Als 20-Jährige erhielt Luzia eine Stelle in der „Goldenen Rose“ in Meran. In den Schaufenstern hielt sie sofort Ausschau nach passenden Halbschuhen und wurde fündig. Nachdem sie ihren ersten Lohn von 9.000 Lire in den Händen hielt, lief sie ins Geschäft und kaufte sich das Paar für 6.000 Lire. „Tuir sein si schun gwesn, obr a Freid hon i kopp“, betont sie. In ihren neuen Schuhen traf sie daheim den um zehn Jahre älteren Sepp Andres. Er war eben aus der dreijährigen Amerikanischen Gefangenschaft entlassen worden. Beide verliebten sich. Doch Luzias Eltern waren gegen die Verbindung. „I woas nit brum, wohrscheinla hot er zuweanig kopp“, meint sie. Der Pfarrer wurde beauftragt, die beiden zu trennen. Immer wieder redete er auf sie ein. Schließlich griff das junge Paar zur List. Als der Pfarrer in die Stube trat, knieten sie von ihm nieder und baten um den Segen. Überrascht konnte der Geistliche ihnen diesen nicht verwehren. Zu den Eltern sagte er dann: „Dia muaß ma lei gean lossn, dia Liab konn ma nit asanoderreißn.“ Im Oktober 1951 heirateten Luzia und Sepp. Glücklich zogen sie in eine Mietwohnung. Später kauften sie sich ein Höfl. Sepp arbeitete als Holzarbeiter. Luzia versorgte die kleine Landwirtschaft und die fünf Kinder. Jeden Knopf legte das Paar auf die hohe Kante. Es reichte schließlich für den Kauf eines angrenzenden Häuschens. Dieses ist heute Luzias Alterswohnsitz.
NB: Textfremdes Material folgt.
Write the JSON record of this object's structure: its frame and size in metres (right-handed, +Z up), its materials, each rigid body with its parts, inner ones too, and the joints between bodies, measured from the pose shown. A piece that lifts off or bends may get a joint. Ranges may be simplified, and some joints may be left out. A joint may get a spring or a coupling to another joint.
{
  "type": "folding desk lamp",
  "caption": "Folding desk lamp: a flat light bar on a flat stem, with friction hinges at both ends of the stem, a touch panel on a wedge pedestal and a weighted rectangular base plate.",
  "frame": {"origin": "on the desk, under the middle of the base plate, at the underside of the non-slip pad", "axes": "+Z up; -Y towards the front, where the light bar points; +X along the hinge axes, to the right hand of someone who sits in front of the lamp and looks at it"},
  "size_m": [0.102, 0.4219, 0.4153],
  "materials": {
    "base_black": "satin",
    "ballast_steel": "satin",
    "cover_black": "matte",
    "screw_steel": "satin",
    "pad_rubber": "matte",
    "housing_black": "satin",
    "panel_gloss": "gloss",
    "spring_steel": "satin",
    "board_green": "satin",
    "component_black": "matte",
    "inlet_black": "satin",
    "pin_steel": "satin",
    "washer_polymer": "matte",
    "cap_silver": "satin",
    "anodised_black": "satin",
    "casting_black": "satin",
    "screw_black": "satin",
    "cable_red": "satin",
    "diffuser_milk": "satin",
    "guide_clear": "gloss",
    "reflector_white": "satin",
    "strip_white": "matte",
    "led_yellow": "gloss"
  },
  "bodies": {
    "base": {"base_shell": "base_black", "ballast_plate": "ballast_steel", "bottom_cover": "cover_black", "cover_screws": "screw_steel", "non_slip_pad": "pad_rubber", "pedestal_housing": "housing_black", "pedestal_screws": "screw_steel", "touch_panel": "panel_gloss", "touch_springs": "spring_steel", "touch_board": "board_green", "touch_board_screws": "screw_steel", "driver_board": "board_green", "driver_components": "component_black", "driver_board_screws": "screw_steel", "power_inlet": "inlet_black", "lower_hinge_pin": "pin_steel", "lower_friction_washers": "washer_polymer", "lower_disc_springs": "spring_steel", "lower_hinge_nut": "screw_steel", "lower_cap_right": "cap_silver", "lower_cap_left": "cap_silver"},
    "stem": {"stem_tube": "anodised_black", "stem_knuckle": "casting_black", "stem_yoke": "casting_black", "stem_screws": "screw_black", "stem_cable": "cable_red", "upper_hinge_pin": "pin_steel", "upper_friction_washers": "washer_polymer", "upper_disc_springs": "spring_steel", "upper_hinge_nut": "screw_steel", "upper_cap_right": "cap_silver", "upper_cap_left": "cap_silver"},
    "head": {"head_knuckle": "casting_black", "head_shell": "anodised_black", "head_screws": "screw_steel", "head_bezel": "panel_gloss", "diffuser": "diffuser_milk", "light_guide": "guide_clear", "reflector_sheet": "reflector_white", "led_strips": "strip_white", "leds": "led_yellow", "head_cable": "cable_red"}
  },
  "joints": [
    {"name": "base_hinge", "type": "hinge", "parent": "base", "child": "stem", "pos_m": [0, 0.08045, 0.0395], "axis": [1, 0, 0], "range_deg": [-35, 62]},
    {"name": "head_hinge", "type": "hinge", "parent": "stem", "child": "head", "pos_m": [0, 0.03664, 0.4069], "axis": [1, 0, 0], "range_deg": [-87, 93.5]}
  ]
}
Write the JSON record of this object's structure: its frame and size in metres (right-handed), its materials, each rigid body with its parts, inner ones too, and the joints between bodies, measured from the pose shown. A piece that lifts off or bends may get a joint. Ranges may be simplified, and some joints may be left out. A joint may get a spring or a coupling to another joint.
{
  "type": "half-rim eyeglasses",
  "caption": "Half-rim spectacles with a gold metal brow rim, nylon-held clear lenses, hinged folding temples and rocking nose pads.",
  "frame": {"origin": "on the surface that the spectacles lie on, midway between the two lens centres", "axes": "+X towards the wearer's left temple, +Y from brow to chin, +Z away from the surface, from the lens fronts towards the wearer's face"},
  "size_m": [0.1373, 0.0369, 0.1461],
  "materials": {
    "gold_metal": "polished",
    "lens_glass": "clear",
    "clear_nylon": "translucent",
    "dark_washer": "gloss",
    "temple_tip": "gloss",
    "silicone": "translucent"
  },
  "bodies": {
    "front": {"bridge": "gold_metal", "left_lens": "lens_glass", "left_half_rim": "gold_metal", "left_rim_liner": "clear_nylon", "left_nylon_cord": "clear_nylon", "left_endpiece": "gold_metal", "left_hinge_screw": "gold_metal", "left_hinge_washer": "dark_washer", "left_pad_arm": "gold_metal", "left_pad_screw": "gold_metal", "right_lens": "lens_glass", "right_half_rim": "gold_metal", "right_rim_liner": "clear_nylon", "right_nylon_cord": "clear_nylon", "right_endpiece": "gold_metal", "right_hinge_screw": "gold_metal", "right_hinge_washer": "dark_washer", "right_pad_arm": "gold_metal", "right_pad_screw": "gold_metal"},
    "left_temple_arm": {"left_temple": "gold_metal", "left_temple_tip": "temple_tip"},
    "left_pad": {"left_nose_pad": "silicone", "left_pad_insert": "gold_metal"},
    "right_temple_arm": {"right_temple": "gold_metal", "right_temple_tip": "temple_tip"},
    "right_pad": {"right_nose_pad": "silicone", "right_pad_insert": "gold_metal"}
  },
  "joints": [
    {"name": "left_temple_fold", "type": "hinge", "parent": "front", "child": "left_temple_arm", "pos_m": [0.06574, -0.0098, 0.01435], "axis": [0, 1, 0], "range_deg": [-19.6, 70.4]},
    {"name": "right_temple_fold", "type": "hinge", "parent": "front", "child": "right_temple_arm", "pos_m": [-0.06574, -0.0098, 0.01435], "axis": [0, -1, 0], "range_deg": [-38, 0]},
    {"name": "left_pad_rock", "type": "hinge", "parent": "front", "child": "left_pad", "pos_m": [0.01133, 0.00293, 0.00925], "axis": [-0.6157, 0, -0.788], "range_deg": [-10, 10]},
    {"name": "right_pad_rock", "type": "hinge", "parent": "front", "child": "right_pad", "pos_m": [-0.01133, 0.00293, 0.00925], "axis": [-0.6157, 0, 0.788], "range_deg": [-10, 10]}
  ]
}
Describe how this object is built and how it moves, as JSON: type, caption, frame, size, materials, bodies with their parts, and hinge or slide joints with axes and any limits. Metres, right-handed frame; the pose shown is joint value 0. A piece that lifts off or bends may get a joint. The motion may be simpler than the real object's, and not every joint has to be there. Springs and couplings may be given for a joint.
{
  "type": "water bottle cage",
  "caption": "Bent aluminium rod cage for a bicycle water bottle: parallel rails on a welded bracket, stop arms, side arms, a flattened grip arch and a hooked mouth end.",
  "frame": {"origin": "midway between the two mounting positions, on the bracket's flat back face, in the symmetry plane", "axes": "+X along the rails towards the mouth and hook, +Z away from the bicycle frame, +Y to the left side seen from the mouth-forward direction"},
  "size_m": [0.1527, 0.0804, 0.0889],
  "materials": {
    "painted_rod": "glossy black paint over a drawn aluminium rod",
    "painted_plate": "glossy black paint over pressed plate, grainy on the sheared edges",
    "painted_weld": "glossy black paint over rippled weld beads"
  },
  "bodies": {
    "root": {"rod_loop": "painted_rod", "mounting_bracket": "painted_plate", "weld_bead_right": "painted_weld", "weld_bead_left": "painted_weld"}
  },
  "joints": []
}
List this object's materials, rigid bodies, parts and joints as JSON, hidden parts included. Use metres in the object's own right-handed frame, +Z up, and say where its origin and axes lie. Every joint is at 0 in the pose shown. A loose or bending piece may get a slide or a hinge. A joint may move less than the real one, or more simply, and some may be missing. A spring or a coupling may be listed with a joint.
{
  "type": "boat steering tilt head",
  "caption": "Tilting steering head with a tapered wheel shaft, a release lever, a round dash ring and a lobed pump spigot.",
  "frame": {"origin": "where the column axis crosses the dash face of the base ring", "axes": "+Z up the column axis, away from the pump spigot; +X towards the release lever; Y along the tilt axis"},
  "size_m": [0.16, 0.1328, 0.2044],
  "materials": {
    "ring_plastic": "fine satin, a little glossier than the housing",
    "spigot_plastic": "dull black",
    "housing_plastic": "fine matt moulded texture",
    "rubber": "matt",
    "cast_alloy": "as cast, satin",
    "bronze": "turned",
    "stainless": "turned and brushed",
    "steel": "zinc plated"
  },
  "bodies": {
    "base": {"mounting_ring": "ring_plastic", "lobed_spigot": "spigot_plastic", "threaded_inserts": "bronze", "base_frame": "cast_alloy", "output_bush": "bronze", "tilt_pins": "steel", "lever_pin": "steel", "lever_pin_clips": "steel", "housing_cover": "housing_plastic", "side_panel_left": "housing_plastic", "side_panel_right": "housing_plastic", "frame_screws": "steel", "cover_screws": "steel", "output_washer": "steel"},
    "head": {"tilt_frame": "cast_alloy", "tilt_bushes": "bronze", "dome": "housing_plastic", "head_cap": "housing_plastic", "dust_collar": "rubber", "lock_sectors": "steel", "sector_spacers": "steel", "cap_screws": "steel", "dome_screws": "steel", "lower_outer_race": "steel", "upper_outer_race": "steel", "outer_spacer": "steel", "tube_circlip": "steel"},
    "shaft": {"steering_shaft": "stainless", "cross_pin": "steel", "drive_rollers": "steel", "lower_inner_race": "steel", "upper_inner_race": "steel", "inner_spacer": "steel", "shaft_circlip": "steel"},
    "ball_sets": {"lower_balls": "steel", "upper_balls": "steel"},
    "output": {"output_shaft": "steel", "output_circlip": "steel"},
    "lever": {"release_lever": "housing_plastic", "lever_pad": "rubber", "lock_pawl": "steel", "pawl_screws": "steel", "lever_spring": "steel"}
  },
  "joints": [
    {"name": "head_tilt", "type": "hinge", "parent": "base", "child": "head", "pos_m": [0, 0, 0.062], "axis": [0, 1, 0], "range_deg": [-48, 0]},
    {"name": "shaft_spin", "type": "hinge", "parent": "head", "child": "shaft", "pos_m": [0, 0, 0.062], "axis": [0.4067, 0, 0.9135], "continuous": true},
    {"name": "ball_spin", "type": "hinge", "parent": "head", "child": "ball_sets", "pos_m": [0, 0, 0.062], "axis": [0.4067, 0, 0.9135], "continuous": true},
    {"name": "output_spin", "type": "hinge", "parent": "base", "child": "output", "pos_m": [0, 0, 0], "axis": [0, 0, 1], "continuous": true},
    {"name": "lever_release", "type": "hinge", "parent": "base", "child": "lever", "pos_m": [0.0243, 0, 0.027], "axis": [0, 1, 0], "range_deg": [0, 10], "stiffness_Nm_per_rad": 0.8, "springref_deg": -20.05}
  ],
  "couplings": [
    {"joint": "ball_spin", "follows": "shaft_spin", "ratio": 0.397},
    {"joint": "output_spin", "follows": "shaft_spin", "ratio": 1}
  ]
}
Die schwerste Zeit ihres Lebens brach an, als ihr geliebter Mann im Mai 1985 im Alter von 64 Jahren an Magenkrebs erkrankte. Er starb nach einem Monat. „In Monn z` verliearn isch schwar gweesn“, bekennt sie.  Halt gaben ihr die Kinder.
Heute lebt Luzia allein, versorgt sich selbst, ist zufrieden und freut sich über die regelmäßigen Besuche ihres Anhangs. Sie geht gerne spazieren, besucht die Kirche…
Jedes Mal wenn sie vor der Wahl steht, welche Schuhe sie anziehen könnte, denkt sie an die karge Zeit zurück, in der sie von passenden Schuhen nur träumen konnte.